Deathgasm is about as metal as it gets: screeching guitars, beer-soaked violence, and evil cults all feature prominently in the ultra-gory splatter fest. The story is loosely based on a young group of heavy metal fans who inadvertently summon an evil entity while messing around with black magic. Marking New Zealand-born director Jason Lei Howden’s feature debut, Deathgasm is a comedy horror flick that follows the Kiwi movie trend started by Peter Jackson with Bad Taste and Dead Alive and continued by the likes of Black Sheep and What we do in the Shadows of managing to find that difficult balance between comedy and horror.

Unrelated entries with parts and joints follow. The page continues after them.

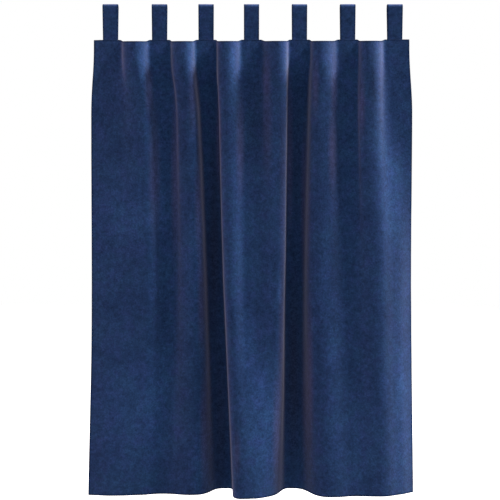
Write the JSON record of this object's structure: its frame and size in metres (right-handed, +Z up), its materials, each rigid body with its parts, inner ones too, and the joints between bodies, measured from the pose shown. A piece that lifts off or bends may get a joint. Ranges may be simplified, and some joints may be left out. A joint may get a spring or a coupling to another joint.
{
  "type": "tab top velvet curtain",
  "caption": "Velvet curtain panel that hangs from fabric tabs in a few soft vertical folds, with a sewn heading strip behind its top edge.",
  "frame": {"origin": "on the line of the curtain rod, in the loop of the middle tab", "axes": "+X along the rod to the viewer's right, -Y out of the face of the cloth, +Z up"},
  "size_m": [1.1597, 0.126, 1.7461],
  "materials": {
    "velvet_face": "navy velvet pile, matt with a soft sheen",
    "velvet_facing": "navy velvet facing strip",
    "velvet_strap": "navy velvet strap, doubled"
  },
  "bodies": {
    "root": {"panel": "velvet_face", "heading": "velvet_facing", "tab_1": "velvet_strap", "tab_2": "velvet_strap", "tab_3": "velvet_strap", "tab_4": "velvet_strap", "tab_5": "velvet_strap", "tab_6": "velvet_strap", "tab_7": "velvet_strap"}
  },
  "joints": []
}
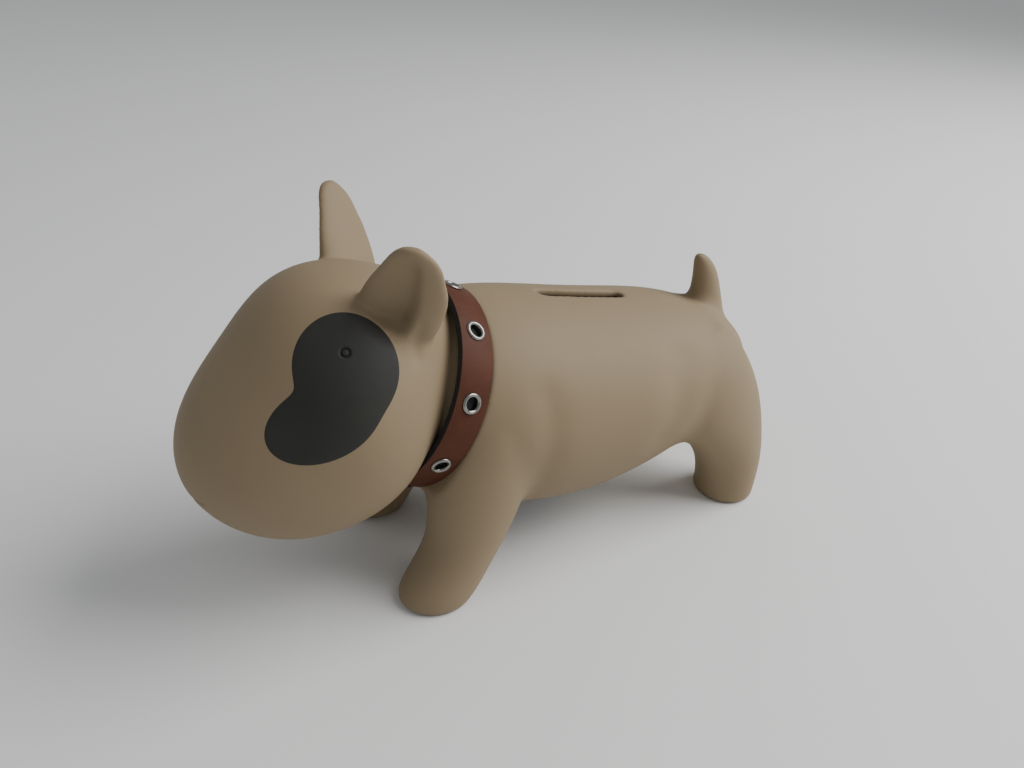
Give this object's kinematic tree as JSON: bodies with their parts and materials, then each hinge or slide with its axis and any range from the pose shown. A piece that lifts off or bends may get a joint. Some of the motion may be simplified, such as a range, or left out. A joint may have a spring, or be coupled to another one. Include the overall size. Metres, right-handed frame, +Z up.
{
  "type": "figural animal coin bank",
  "caption": "Bull-terrier-shaped hollow coin bank with a coin slot in the back, a belly stopper and a leather collar set with metal eyelets.",
  "frame": {"origin": "on the table, under the middle of the overall length and width", "axes": "+Z up, nose towards -Y, the dog's left side towards +X"},
  "size_m": [0.0992, 0.2646, 0.1549],
  "materials": {
    "shell": "matt soft-touch glaze, warm taupe",
    "patch": "matt charcoal glaze",
    "stopper": "matt",
    "strap": "smooth saddle brown with darker edges",
    "lining": "black felt",
    "metal": "nickel plate"
  },
  "bodies": {
    "shell": {"body_shell": "shell"},
    "stopper": {"belly_stopper": "stopper"},
    "collar": {"collar_strap": "strap", "collar_lining": "lining", "eyelet_1": "metal", "eyelet_2": "metal", "eyelet_3": "metal", "eyelet_4": "metal", "eyelet_5": "metal", "eyelet_6": "metal", "eyelet_7": "metal", "eyelet_8": "metal", "washer_1": "metal", "washer_2": "metal", "washer_3": "metal", "washer_4": "metal", "washer_5": "metal", "washer_6": "metal", "washer_7": "metal", "washer_8": "metal", "stud_post": "metal", "stud_cap": "metal"}
  },
  "joints": [
    {"name": "stopper_pull", "type": "slide", "parent": "shell", "child": "stopper", "axis": [0, 0, -1], "range_m": [0, 0.03]},
    {"name": "collar_turn", "type": "hinge", "parent": "shell", "child": "collar", "pos_m": [0, -0.0395, 0.0821], "axis": [0, -0.9085, 0.4179], "continuous": true}
  ]
}
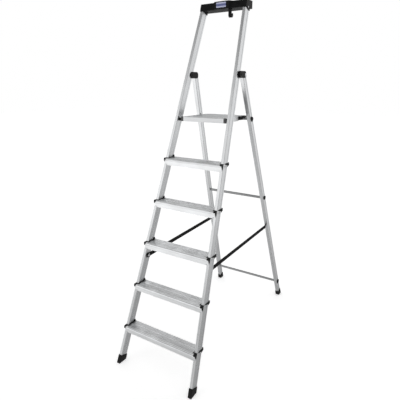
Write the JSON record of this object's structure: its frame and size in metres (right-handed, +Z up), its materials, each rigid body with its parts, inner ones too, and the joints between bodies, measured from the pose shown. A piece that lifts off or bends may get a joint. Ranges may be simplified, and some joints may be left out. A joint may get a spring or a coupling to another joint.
{
  "type": "folding step ladder",
  "caption": "Freestanding aluminium step ladder with deep ribbed treads, hinged standing platform, tool tray with bucket hook and folding strap-stayed rear frame.",
  "frame": {"origin": "middle of the footprint, on the floor, when the ladder stands open", "axes": "+X across the ladder to the right as the climber faces it, -Y towards the climber, +Z up"},
  "size_m": [0.5314, 1.2428, 1.969],
  "materials": {
    "aluminium_profile": "satin anodised extrusion",
    "aluminium_tread": "ribbed mill-finish extrusion",
    "aluminium_tube": "drawn tube",
    "steel_fastener": "zinc-plated steel",
    "stud_dark": "black ring with metal stud",
    "plastic_black": "moulded, fine grain",
    "rubber_foot": "moulded non-slip rubber",
    "badge_face": "blank printed plate",
    "webbing": "woven polyester webbing"
  },
  "bodies": {
    "front_frame": {"stile_left": "aluminium_profile", "stile_right": "aluminium_profile", "tread_1": "aluminium_tread", "tread_2": "aluminium_tread", "tread_3": "aluminium_tread", "tread_4": "aluminium_tread", "tread_5": "aluminium_tread", "tread_cap_1_left": "plastic_black", "tread_cap_1_right": "plastic_black", "tread_cap_2_left": "plastic_black", "tread_cap_2_right": "plastic_black", "tread_cap_3_left": "plastic_black", "tread_cap_3_right": "plastic_black", "tread_cap_4_left": "plastic_black", "tread_cap_4_right": "plastic_black", "tread_cap_5_left": "plastic_black", "tread_cap_5_right": "plastic_black", "tread_rivets": "steel_fastener", "foot_front_left": "rubber_foot", "foot_front_right": "rubber_foot", "tool_tray": "plastic_black", "tray_badge": "badge_face", "tray_screws": "steel_fastener", "bucket_hook": "plastic_black", "hinge_bracket_left": "plastic_black", "hinge_bracket_right": "plastic_black", "hinge_pin_left": "steel_fastener", "hinge_pin_right": "steel_fastener", "strap_studs_front": "stud_dark", "strap_left": "webbing", "strap_right": "webbing", "platform_pivot_left": "plastic_black", "platform_pivot_right": "plastic_black"},
    "rear_frame": {"strap_studs_rear": "stud_dark", "rear_leg_left": "aluminium_profile", "rear_leg_right": "aluminium_profile", "crossbar_lower": "aluminium_tube", "crossbar_upper": "aluminium_tube", "crossbar_platform": "aluminium_tube", "crossbar_plugs_left": "plastic_black", "crossbar_plugs_right": "plastic_black", "foot_rear_left": "rubber_foot", "foot_rear_right": "rubber_foot"},
    "platform": {"platform_front": "aluminium_tread", "platform_middle": "aluminium_tread", "platform_back": "aluminium_tread", "platform_rail_left": "aluminium_tread", "platform_rail_right": "aluminium_tread", "platform_hook_left": "plastic_black", "platform_hook_right": "plastic_black", "platform_end_left": "plastic_black", "platform_end_right": "plastic_black", "platform_rivets": "steel_fastener"}
  },
  "joints": [
    {"name": "rear_fold", "type": "hinge", "parent": "front_frame", "child": "rear_frame", "pos_m": [0, 0.06461, 1.584], "axis": [-1, 0, 0], "range_deg": [0, 39.2], "deforming": ["strap_left", "strap_right"]},
    {"name": "platform_fold", "type": "hinge", "parent": "front_frame", "child": "platform", "pos_m": [0, -0.0912, 1.343], "axis": [1, 0, 0], "range_deg": [0, 69.5]}
  ],
  "couplings": [
    {"joint": "platform_fold", "follows": "rear_fold", "ratio": 1.7725}
  ]
}
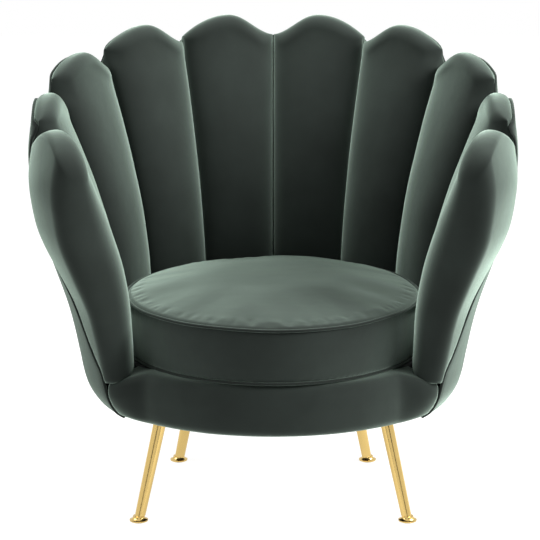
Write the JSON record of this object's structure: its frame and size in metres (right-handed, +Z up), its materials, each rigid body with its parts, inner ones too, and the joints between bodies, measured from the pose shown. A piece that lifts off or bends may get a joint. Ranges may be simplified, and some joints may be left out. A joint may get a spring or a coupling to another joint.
{
  "type": "tub chair",
  "caption": "Upholstered tub chair with a scalloped shell of padded petals, a loose round seat cushion and slanted tapered legs.",
  "frame": {"origin": "on the floor, under the middle of the chair's bounding box", "axes": "+Z up, the chair faces -Y, +X to the right as seen from the front"},
  "size_m": [0.904, 0.7362, 0.851],
  "materials": {
    "velvet": "short-pile velvet, soft sheen",
    "velvet_outer": "short-pile velvet, drawn tight",
    "velvet_cushion": "short-pile velvet, soft sheen",
    "piping": "velvet-covered piping cord",
    "foam": "open-cell foam",
    "plywood": "raw birch plywood",
    "webbing": "woven elastic webbing",
    "black_cloth": "non-woven cloth",
    "steel": "zinc plated",
    "brass": "polished, lacquered",
    "nylon": "moulded nylon",
    "zip_tape": "woven tape with coil",
    "zip_metal": "dark enamel"
  },
  "bodies": {
    "chair": {"arm_welt_left": "piping", "arm_welt_right": "piping", "base_ring": "plywood", "deck_pad": "foam", "dust_cover": "black_cloth", "foot_front_left": "brass", "foot_front_right": "brass", "foot_rear_left": "brass", "foot_rear_right": "brass", "front_rail_cover": "velvet", "front_rail_frame": "plywood", "glide_front_left": "nylon", "glide_front_right": "nylon", "glide_rear_left": "nylon", "glide_rear_right": "nylon", "leg_front_left": "brass", "leg_front_right": "brass", "leg_plate_front_left": "steel", "leg_plate_front_right": "steel", "leg_plate_rear_left": "steel", "leg_plate_rear_right": "steel", "leg_rear_left": "brass", "leg_rear_right": "brass", "outer_cover_arm_left": "velvet_outer", "outer_cover_arm_right": "velvet_outer", "outer_cover_back_left": "velvet_outer", "outer_cover_back_right": "velvet_outer", "outer_cover_rear_left": "velvet_outer", "outer_cover_rear_right": "velvet_outer", "outer_cover_side_left": "velvet_outer", "outer_cover_side_right": "velvet_outer", "outer_cover_wing_left": "velvet_outer", "outer_cover_wing_right": "velvet_outer", "petal_arm_left": "velvet", "petal_arm_right": "velvet", "petal_back_left": "velvet", "petal_back_right": "velvet", "petal_rear_left": "velvet", "petal_rear_right": "velvet", "petal_side_left": "velvet", "petal_side_right": "velvet", "petal_wing_left": "velvet", "petal_wing_right": "velvet", "plate_screws": "steel", "ribs": "plywood", "seat_ring": "plywood", "staves": "plywood", "webbing": "webbing"},
    "seat_cushion": {"cushion_base": "velvet_cushion", "cushion_border": "velvet_cushion", "cushion_core": "foam", "cushion_top": "velvet_cushion", "cushion_welt_base": "piping", "cushion_welt_top": "piping", "zip_tape": "zip_tape"},
    "zip_slider": {"zip_slider": "zip_metal", "zip_pull": "zip_metal"}
  },
  "joints": [
    {"name": "cushion_lift", "type": "slide", "parent": "chair", "child": "seat_cushion", "axis": [0, 0, 1], "range_m": [0, 0.6]},
    {"name": "zip_slide", "type": "hinge", "parent": "seat_cushion", "child": "zip_slider", "pos_m": [0, -0.085, 0.3354], "axis": [0, 0, 1], "range_deg": [0, 76]}
  ]
}
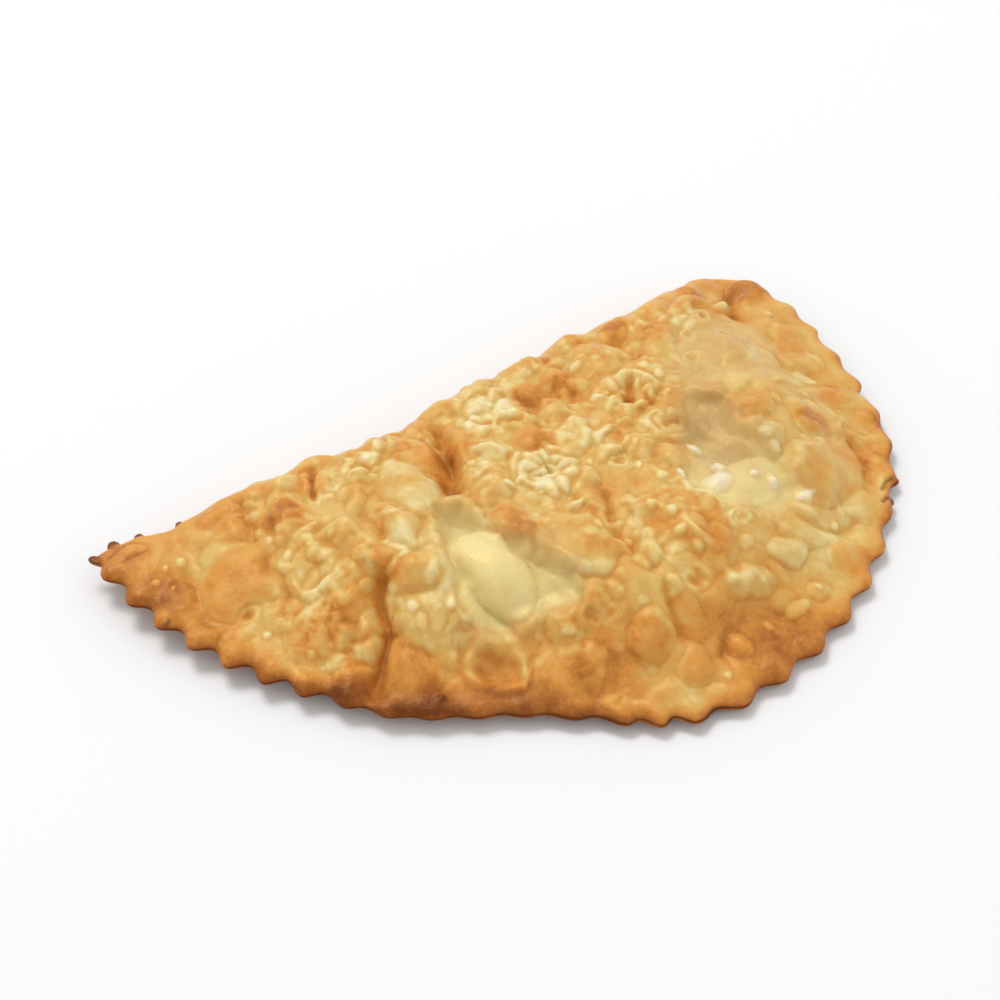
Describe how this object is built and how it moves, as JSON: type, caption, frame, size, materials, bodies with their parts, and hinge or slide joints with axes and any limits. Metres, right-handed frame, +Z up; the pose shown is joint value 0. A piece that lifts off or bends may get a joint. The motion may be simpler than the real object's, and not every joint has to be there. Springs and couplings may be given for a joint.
{
  "type": "cheburek",
  "caption": "Whole fried half-moon turnover with a straight fold, a fluted sealed arc and a browned, blistered crust over its filling.",
  "frame": {"origin": "centre of the bounding box in plan, on the table under the flat underside", "axes": "+X along the straight fold toward the blunter tip, +Y from the sealed arc toward the fold, +Z up from the table"},
  "size_m": [0.1884, 0.1162, 0.0239],
  "materials": {
    "crust": "fried dough, golden with orange-brown blisters, slightly oily"
  },
  "bodies": {
    "root": {"crust": "crust"}
  },
  "joints": []
}
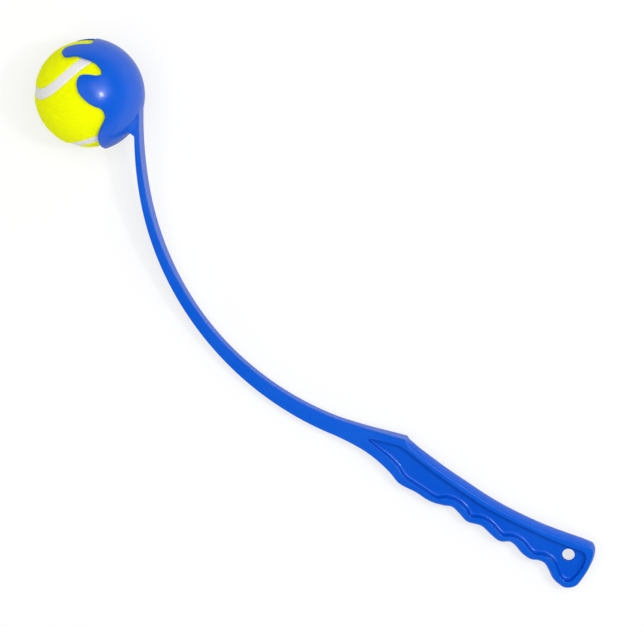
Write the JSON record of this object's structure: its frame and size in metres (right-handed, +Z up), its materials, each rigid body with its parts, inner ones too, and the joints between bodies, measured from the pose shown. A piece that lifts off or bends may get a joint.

Probably the most serious and utterly compelling entry on the list, Sound of Metal stars Riz Ahmed, who provides one of the most emotional and powerful performances of recent years. He plays a heavy metal drummer who is coming to terms with the fact that he is losing his hearing. Directed by Darius Marder and co-starring Olivia Cooke, Paul Raci, Lauren Ridloff, and Mathieu Amalric, Sound of Metal was nominated for Best Picture, Best Original Screenplay, Best Actor (Ahmed) and Best Supporting Actor (Raci) and won Best Sound and Best Film Editing at the 2020 Oscars. A must-watch, not just for fans of metal, but anyone with a heart, a truly astonishing piece of film making.
2 This is Spinal Tap
Arguably the movie that launched the ‘Mockumentary’, This is Spinal Tap is hilarious from start to finish and remains so even after nearly 40 years. Regardless of your taste in music, it’s almost impossible not to crack a smile when seeing ‘England’s loudest band’ trying to come to terms with the fact they’d accidently gotten the dimensions wrong on their Stonehenge props and now have an 18-inch stage replica instead of 18 feet. One of the influential movies of all time, it perfectly manages to capture the ridiculousness of some of the rock band’s attitudes at the time and the documentaries sensationalizing said band that were being created.
1 Wayne’s World
In the same conversation as The Blues Brothers when it comes to the best and most successful movies based on SNL sketches, Wayne’s World is a fantastic send-off of the long haired dweeby stereotypical metalhead of the late 80s/ early 90s. Starring Dana Carvey and Mike Myers (in his debut role that would make him a superstar) as a pair of low rent radio hosts, Wayne’s World is famous for popularizing the phrase ‘That’s what she said’ and adding ‘Not’ at the end of a sentence to state the opposite. It also provided the world with one of cinema’s most iconic scenes of all time. Yes, that scene, the one that makes it near impossible to take a car trip and listen to Bohemian Rhapsody without headbanging like an absolute madman.